Maintenance becomes a nightmare as the 'innermost' logic is buried under layers of SQL

Why alternatives fail

Subqueries cannot reference themselves (no recursion)

Views require DDL permissions and clutter the global database schema

Temp Tables require explicit 'CREATE' and 'DROP' management, adding overhead to simple read operations

Mental Model

The Intuition

Think of a CTE as a 'named variable' for a query. Just as you assign a value to a variable in Python to use it later, a CTE assigns a name to a result set so you can reference it like a table later in the same query.

Key Mechanics

The database engine parses the 'WITH' clause first

In 'Inlining' engines, the CTE is treated like a subquery and merged into the main plan

In 'Materializing' engines, the CTE is executed once and the result is stored in a temporary internal worktable

Recursive CTEs use an 'Anchor' member and a 'Recursive' member joined by a UNION ALL

Framework

When it's the best choice

When readability and maintainability are the priority for the engineering team
When the query requires recursion (e.g., graph traversal)
When you need to reference the same derived result set multiple times in one query

When to avoid

When the intermediate result set is extremely large and needs an index to be joined efficiently
In older versions of PostgreSQL (pre-v12) where CTEs were always materialized, potentially slowing down queries

Fast Heuristics

If recursion is needed

Use Recursive CTE

If intermediate data needs an index

Use Temp Table

If the logic is a one-off for readability

Use CTE

Tradeoffs

Strengths

Improved code modularity and readability
Enables complex recursive logic
Prevents logic duplication within a single statement

−

Weaknesses

No support for indexes on the CTE result set
Potential for 'Optimization Fences' where the optimizer cannot see through the CTE to optimize the outer query
Limited scope (cannot be shared across different queries)

Alternatives

Temporary Table

Alternative

When it wins

When the intermediate data is massive or used across multiple separate queries in a session.

Key Difference

Supports indexes and persists until the session ends.

Inline Subquery

Alternative

When it wins

For very simple logic where the overhead of a WITH clause reduces brevity.

Key Difference

Evaluated as part of the FROM/WHERE clause; no name assigned.

View

Alternative

When it wins

When the logic needs to be reused by multiple users or different applications.

Key Difference

A permanent database object stored in the data dictionary.

Execution

Must-hit talking points

Mention that CTEs improve 'Cognitive Load' for developers
Explain the 'Optimization Fence' concept (how some DBs treat CTEs as black boxes)
Differentiate between Materialized vs.

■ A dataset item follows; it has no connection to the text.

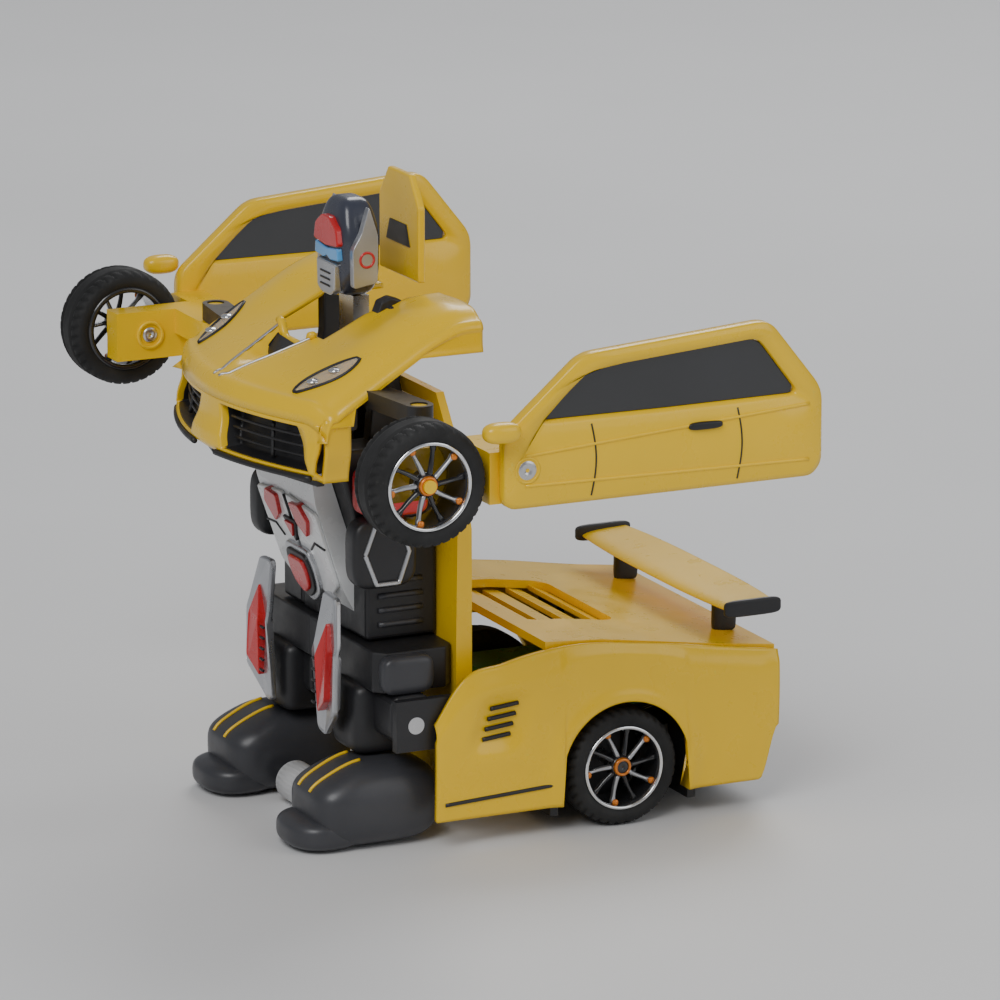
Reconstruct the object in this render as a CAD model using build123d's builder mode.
"""A toy sports car that folds into a standing robot, modelled in robot mode.

+Z is up, the robot faces -Y and its left side is +X. The rear half of the car stays on the ground
as the base. The torso turns a quarter about the hip line, the hood stays level on the shoulders,
and the front wheels swing in on links. The frame's origin is under the middle of the whole toy.
"""

import math
import os

from build123d import *

os.makedirs("parts", exist_ok=True)

# ---------------------------------------------------------------- driving dimensions, mm
body_half = 42.0  # half width of the hood and bumper
panel_out = 44.0  # outer face of the rear quarter panels
panel_wall = 3.6  # thickness of doors and quarter panels
wall = 2.0  # thickness of the moulded shells
torso_half = 24.0  # half width of the chest
hip_half = 37.5  # half width of the folding half at the hips
gap = 0.4  # clearance between pieces that move past each other
run_gap = 0.06  # radial clearance of a shaft in its hole

wheel_r = 14.0
wheel_width = 12.0
rim_r = 10.2
axle_r = 1.5
pin_r = 2.0

hip_y = -17.0  # the fold hinge
hip_z = 30.0
shoulder_y = -12.0  # the hinge that carries the hood
shoulder_z = 121.0

link_x = 27.0  # the wheel link's pivot on the hood, seen from above
link_y = -28.0
link_len = 31.3
link_rest = 7.0  # degrees back from straight out, in robot mode
link_turn = 120.0  # degrees it turns while the toy folds
link_z = 106.0
link_thick = 4.0

rear_axle_y = 35.0
base_front = 17.0
base_rear = 75.0
deck_z = 46.0
panel_front = -13.0
head_drop = 54.0

pieces = {}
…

Inlined CTEs
Correctly identify the 'Anchor' and 'Recursive' parts of a recursive query

Anticipate follow-ups

Q:How does the optimizer handle a CTE vs. a Subquery?
Q:What happens if a recursive CTE doesn't have a termination condition?
Q:How would you refactor a long chain of CTEs that is performing poorly?

Red Flags

Assuming CTEs always improve performance.

Why it fails: CTEs are often just syntactic sugar; if the engine materializes a large CTE unnecessarily, it can be significantly slower than a join.

Infinite recursion in Recursive CTEs.

Why it fails: Forgetting a WHERE clause in the recursive member to terminate the loop will cause the query to run until it hits a timeout or memory limit.